Growing Onions

Onions are good for your health, and generally they are easy to grow. Let me give you some advice on growing them successfully.
    Plant onion sets and you’ll harvest only green onions. Most sets you buy are short-day onions, which produce bulbs only when grown during the winter months with 10 daylight hours or less. Planted in the spring, as daylight hours grow longer, they produce only onion tails, your green onions.
    To grow onion bulbs, you must buy either long-day or intermediate, aka day-neutral, onions. They are shipped in bundles of 75 or more seedlings. Unless you are familiar with a particular variety, I suggest planting two or more varieties. Harvesting will be easier if you keep each separate in the garden, as they’ll mature at different times.
    Onions perform best in high organic soils with a nearly neutral pH.
    The spacing between onion plants is based on the mature bulb size. The most desirable bulb size for kitchen use is one and a half to two and a half inches. For those sizes, use a four-by-four-inch spacing. Bermuda and Walla Walla-size onions need more space; plant them in six-by-six-inch spacing. Those spacings allow room for the bulbs to grow and for you to cultivate between the plants without damaging the bulbs.
    Fertilize two to three weeks after planting and monthly thereafter. Don’t let the soil dry out; onions have a very limited root system, and there is a high population of plants in a limited area.
    Neck rot of onions can be a serious storage problem. Avoid it by knocking the foliage to the ground just as the bulbs begin to mature in late July and August, depending on the variety. Do so as soon as the color of the foliage begins to fade and the tops of the onion tails start turning brown. I use the back of a garden rake.
    Leeks want four-by-four-inch spacing as they do not produce bulbs but do produce thick stems. They have the same growing requirements as onions.

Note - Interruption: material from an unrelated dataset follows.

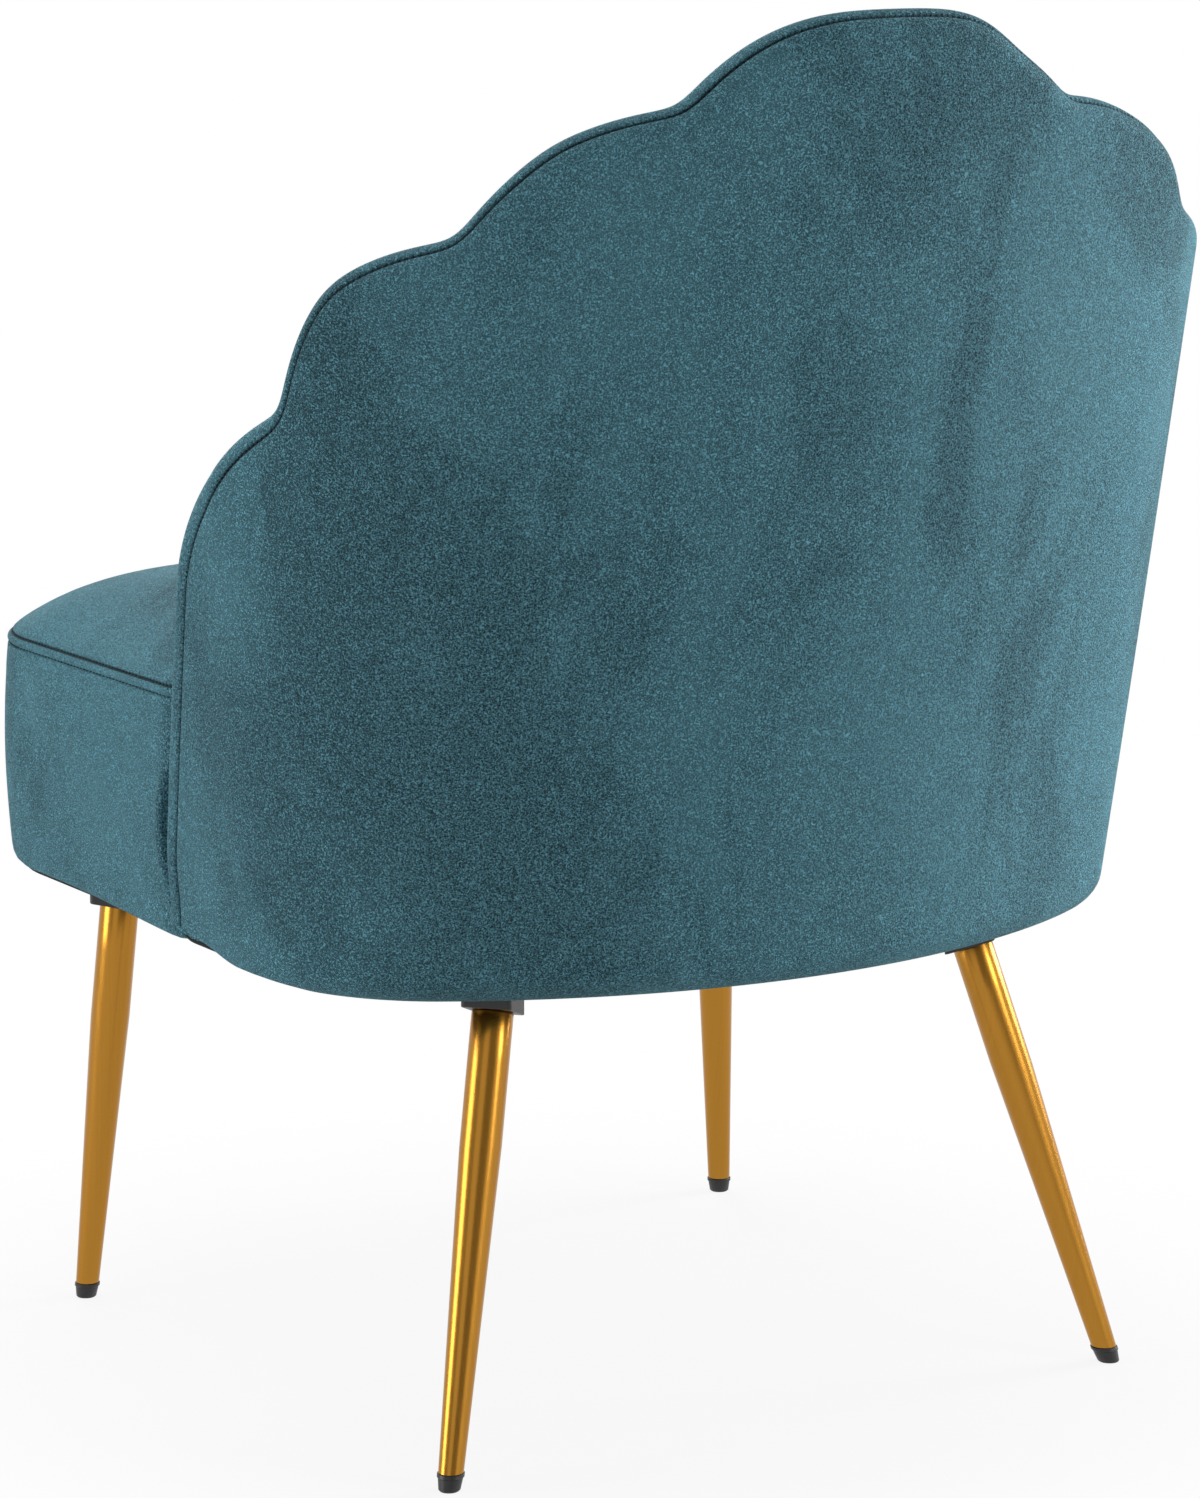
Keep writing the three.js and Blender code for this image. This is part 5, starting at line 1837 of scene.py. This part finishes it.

    Garlic planted last fall is now in need of fertilizer. Like onions, garlic plants have a limited root system and respond well to fertilizer and water. Remove the flower buds as they begin to form, mid- to late June, depending on variety. If the garlic plants flower and produce seeds, both bulb and cloves will be smaller. For large cloves of elephant garlic, early removal of the flower stem is doubly important.